In Sunday's story, a lobbyist advised Seattle to make the following argument: If an earthquake knocks the viaduct down, container trains to the Midwest would be blocked and truck traffic delayed. Therefore, people in Chicago should care about keeping the viaduct open here.
The power of that argument — which isn't much — is about the value of a road. But federal money is not about having a road or not. It is about the difference between a viaduct and a tunnel, which is not an investment in transportation. It is an investment in local urban design and real-estate development.
"That makes it harder to sell," says state Rep. Helen Sommers, D-Seattle, longtime chairwoman of the House Appropriations Committee. Sommers says a case can be made for federal money to replace the sea wall, "but that's a long way from a tunnel."
Sommers has the ill manners to apply arithmetic to dreams. Well, somebody in this town has to do it. Seattle thinks it can have the finest of everything: light rail and monorail, streetcars and commuter trains, a bus tunnel and now this waterfront tunnel.
On the City Council, the tunnel skeptic is Nick Licata. "I'm the only one," he says. "It's as if I'm for Ugly Seattle."

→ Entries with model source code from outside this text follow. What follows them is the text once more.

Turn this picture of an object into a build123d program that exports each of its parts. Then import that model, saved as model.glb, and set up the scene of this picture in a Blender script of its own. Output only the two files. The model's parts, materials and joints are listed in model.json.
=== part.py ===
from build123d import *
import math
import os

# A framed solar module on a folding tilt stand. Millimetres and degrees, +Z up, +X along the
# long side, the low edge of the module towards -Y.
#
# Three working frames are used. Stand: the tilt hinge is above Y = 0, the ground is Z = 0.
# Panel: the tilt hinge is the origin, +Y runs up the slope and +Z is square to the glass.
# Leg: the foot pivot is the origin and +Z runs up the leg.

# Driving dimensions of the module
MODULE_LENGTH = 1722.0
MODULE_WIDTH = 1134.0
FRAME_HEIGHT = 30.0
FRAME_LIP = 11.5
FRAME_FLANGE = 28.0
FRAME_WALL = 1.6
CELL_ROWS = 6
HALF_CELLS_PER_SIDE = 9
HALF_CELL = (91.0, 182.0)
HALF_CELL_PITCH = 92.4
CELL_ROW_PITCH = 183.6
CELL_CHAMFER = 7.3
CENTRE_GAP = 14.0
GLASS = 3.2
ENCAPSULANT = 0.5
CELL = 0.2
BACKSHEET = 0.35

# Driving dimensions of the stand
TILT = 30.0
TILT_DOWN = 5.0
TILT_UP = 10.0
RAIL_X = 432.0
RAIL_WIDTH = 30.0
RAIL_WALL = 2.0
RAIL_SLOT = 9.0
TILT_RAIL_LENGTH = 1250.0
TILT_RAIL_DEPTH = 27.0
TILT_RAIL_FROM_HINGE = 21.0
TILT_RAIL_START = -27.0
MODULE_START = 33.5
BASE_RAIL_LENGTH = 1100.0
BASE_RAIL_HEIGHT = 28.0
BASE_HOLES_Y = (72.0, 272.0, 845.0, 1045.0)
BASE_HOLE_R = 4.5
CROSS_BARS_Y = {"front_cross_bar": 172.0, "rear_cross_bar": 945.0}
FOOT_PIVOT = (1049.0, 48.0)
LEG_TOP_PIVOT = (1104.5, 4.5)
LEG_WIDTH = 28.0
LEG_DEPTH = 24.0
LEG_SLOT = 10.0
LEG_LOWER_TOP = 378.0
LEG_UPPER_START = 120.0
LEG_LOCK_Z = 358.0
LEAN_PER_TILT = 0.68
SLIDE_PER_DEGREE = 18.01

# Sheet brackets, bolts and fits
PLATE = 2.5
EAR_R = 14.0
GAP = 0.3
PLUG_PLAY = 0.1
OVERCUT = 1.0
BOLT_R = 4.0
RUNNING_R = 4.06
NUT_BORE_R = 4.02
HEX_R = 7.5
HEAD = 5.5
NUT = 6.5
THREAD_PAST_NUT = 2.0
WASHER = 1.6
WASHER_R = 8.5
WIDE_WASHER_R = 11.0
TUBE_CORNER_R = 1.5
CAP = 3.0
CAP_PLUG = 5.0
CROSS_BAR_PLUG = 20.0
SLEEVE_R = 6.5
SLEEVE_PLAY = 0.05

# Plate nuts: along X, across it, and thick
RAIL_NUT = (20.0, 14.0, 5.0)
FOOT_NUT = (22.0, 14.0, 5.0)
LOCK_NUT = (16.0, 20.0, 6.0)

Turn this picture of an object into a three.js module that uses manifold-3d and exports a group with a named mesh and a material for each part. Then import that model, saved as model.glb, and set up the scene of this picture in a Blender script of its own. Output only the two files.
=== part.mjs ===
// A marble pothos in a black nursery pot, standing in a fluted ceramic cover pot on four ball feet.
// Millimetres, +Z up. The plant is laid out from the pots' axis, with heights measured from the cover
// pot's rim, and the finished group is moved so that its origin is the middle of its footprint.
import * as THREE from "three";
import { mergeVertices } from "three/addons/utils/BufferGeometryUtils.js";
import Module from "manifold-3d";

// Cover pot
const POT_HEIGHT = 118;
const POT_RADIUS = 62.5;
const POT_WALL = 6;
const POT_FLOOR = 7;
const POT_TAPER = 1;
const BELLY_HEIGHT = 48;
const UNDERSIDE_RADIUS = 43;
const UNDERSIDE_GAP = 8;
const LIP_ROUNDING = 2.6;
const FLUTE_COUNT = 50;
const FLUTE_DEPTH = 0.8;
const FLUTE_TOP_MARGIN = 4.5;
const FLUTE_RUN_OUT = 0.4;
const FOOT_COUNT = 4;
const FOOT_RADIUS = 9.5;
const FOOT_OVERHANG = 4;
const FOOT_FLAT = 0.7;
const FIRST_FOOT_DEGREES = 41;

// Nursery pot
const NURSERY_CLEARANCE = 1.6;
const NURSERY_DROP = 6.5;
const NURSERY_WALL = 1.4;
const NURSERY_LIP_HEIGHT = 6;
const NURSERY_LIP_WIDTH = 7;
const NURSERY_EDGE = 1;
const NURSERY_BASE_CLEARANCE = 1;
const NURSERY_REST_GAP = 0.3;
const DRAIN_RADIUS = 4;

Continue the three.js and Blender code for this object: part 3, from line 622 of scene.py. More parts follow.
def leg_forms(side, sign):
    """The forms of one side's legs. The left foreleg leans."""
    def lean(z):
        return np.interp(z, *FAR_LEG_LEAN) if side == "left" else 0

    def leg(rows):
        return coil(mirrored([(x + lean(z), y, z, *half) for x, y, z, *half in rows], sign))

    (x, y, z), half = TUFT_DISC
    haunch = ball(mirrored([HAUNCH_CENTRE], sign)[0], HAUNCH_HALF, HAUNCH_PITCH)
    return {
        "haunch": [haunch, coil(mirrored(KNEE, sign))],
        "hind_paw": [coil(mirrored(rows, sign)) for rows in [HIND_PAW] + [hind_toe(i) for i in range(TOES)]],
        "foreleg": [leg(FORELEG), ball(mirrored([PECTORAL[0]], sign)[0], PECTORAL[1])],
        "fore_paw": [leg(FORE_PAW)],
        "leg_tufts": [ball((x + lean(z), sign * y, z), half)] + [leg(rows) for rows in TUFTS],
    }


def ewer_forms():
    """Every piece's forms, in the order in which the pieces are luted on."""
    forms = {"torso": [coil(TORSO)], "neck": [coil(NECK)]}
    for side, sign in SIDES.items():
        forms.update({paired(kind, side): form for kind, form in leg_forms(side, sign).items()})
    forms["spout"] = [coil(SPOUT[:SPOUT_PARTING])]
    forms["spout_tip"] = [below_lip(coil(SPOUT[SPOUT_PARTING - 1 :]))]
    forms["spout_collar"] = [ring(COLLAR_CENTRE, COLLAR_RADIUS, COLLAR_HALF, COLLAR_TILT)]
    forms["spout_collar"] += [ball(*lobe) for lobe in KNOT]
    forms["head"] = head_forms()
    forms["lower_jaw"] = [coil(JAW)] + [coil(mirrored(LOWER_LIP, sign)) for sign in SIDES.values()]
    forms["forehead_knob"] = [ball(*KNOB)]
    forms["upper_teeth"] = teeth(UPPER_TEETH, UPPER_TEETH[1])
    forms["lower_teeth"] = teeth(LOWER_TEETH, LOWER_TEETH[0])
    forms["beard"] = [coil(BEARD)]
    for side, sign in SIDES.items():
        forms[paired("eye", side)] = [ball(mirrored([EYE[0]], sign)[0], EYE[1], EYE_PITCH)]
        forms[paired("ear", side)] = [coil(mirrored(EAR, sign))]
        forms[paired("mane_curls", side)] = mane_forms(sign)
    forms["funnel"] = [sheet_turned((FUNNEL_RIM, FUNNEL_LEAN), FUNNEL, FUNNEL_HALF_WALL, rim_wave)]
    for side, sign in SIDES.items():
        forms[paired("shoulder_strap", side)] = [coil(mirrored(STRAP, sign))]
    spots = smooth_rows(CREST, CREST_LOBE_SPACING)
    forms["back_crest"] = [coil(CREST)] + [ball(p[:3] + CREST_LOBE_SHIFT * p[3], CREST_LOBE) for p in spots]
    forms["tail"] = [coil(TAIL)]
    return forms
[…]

Seattle is educated and rich. It wants to decide on aesthetic grounds. It doesn't want to think about the problems of a tunnel below sea level, in which one wall is also a bulkhead against salt water. Let those engineering people figure it out. We're interested in urban design. The waterfront is our front porch. Do it right, we say. Don't be cheap.
I hear it again and again: Don't be cheap. And I think: Cheap ain't the problem.
The problem is money. What do we do if the money doesn't come? At the Washington Department of Transportation, the answer has been that if there is only money for a viaduct, we build a viaduct. "We may prefer to go to Nordstrom but end up at Kmart," said DOT boss Doug MacDonald.
Several councilmen say they will fight to the political death against any new elevated freeway, and we may believe them. It may be, as Port Commissioner Paige Miller says, that a viaduct will be so hated that it is litigated to oblivion. It may be also that the winds in Washington, D.C., shift, and beneficence happens.
Maybe. More likely, our leaders will keep fighting valiantly and electably for a vaporware tunnel, and we continue to talk and talk and talk, and to drive our vehicles on the narrow, bumpy, magnificent and efficient 1953 structure until Mommy Nature orders it closed.